One only has to look at the sick coal industry (favorable to the capitalist) with past gains primarily through class struggle and compare it with other healthy capitalist industries (favorable to the workers) where gains were mainly reforms and realize the difference between the two. A comparison will show reforms are relinquished easier than the gains through class battles unless the vanguard’s right or wrong policy alters the problem.

Can we lay down definite plans to prevent our action from following the reformist camp? We can lay down principles in general, but it is impossible to lay down a line of march that is fool-proof. Each concrete struggle must have its tactics formulated on the basis of Marxian analysis.
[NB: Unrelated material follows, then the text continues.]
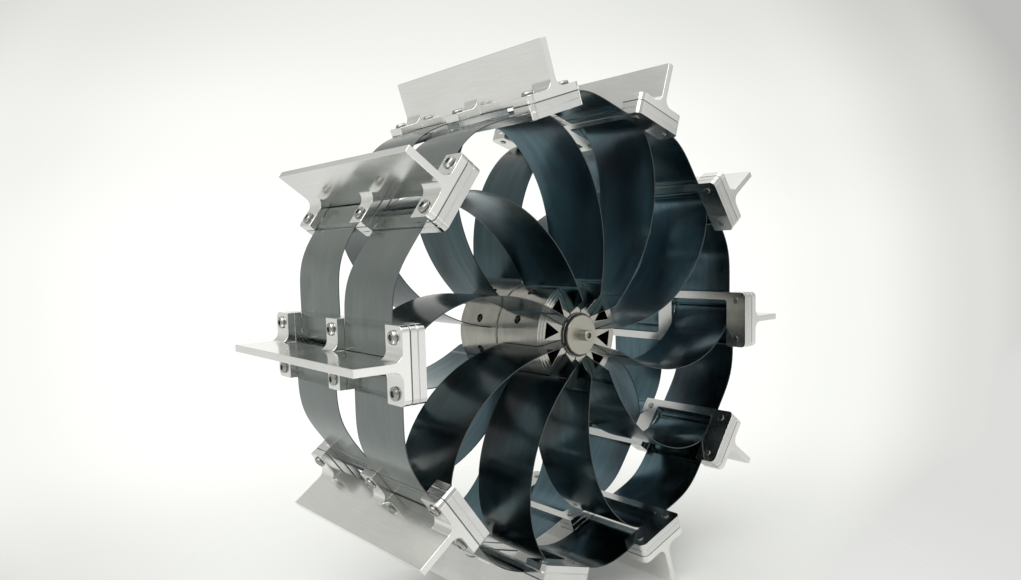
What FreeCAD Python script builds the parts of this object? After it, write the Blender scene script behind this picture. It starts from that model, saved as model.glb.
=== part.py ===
"""A cleated wheel whose rim and spokes are thin spring-steel strips.

Millimetres.  The origin is the wheel's centre and +Y is the wheel's axis, pointing to the
axle's free end.  One cleat is drawn on the +X side, where X is radial and Z runs along the
rim, and is then turned about the axis.  The back half is the front half turned over about X.
"""
import FreeCAD, Part
import math
import os
import re
import Sketcher
from FreeCAD import Placement, Rotation, Vector

DRIVING_SIZES = {
    # rim: ten cleats, each a milled tee bar with clamp plates under its flange
    "cleat_count": 10, "cleat_length": 204, "web_tip_radius": 250, "web_thickness": 6,
    "web_root_fillet": 7.5, "flange_radius": 205.5, "flange_thickness": 6.5, "flange_half": 28,
    "end_clamp_width": 22, "mid_clamp_half": 9, "corner_radius": 5, "notch_radius": 3,
    "spacer_thickness": 5.2, "plate_thickness": 5.6, "spine_width": 8,
    # cleat screws
    "screw_spread": 19.5, "screw_station": 91, "shank_radius": 3, "screw_play": 0.2,
    "head_radius": 5.2, "head_height": 2.9, "head_rounding": 2.2, "screw_tip_out": 0.9,
    "socket_half": 2.3, "socket_depth": 2.2,
    # strips
    "strip_thickness": 0.8, "strip_side_gap": 0.6, "strip_root_radius": 22,
    "leave_handle": 96, "arrive_handle": 35, "flat_start": 12, "rim_handle": 32,
    "web_end_gap": 0.5, "tab_inner_edge": 3.6, "tab_overlap": 1, "full_width_radius": 36,
    # hub, in two halves
    "hub_radius": 48, "hub_end": 57, "seam_half_gap": 0.5, "seam_chamfer": 0.7,
    "rim_step_width": 2.5, "rim_step_depth": 0.8, "hub_slot_angle": 28, "hub_slot_width": 1.1,
    "hub_slot_bottom": 20, "hub_slot_start": 9, "window_tip_radius": 24,
    "window_base_radius": 40, "window_half": 7.5, "window_depth": 38, "hub_bore_radius": 12,
    "hub_screw_angle": 19, "hub_screw_station": 27, "hub_screw_radius": 4,
    "hub_screw_bottom": 41, "hub_screw_recess": 2, "hub_screw_socket": 2,
    # bearings, axle and what holds them
    "bearing_bore": 7.5, "inner_ring_radius": 10.2, "outer_ring_radius": 13.3,
    "bearing_radius": 16, "bearing_width": 9, "bearing_start": 45, "fit_gap": 0.02,
    "ball_count": 9, "ball_radius": 2.2, "race_radius": 2.4, "ball_circle": 11.75,
    "retainer_bore": 12.5, "retainer_radius": 20, "retainer_flange": 1.6,
    "sleeve_radius": 9.8, "front_spacer_width": 5, "axle_front_gap": 0.3,
    "shoulder_radius": 11, "shoulder_width": 3.5, "axle_end_radius": 8, "axle_end": 102,
    "axle_end_chamfer": 1, "axle_thread_radius": 3, "axle_thread_depth": 24,
    "cap_radius": 18, "cap_thickness": 3, "cap_chamfer": 0.7, "cap_bore": 3.2,
    "bolt_head_radius": 5, "bolt_head_height": 9, "bolt_shank_radius": 2.9,
    "bolt_shank_length": 22, "bolt_socket_half": 2.6, "bolt_socket_depth": 4,
}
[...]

A line of demarcation between reformist action (reforms) and revolutionary action can be made in every struggle but every developing struggle will have forces and action of both. It is up to the Marxists to move these struggles out of the channels of REFORM into the channels of deeper class struggles. A simon-pure struggle (made in the office of the bureaucrats) is just as wrong (isolation) as to enter movements which are organizationally part of the enemy forces (Parliamentary action – charity organizations, etc.) – the latter will not be isolation from numbers but will be isolation from the role of the Marxists as the vanguard of the revolution.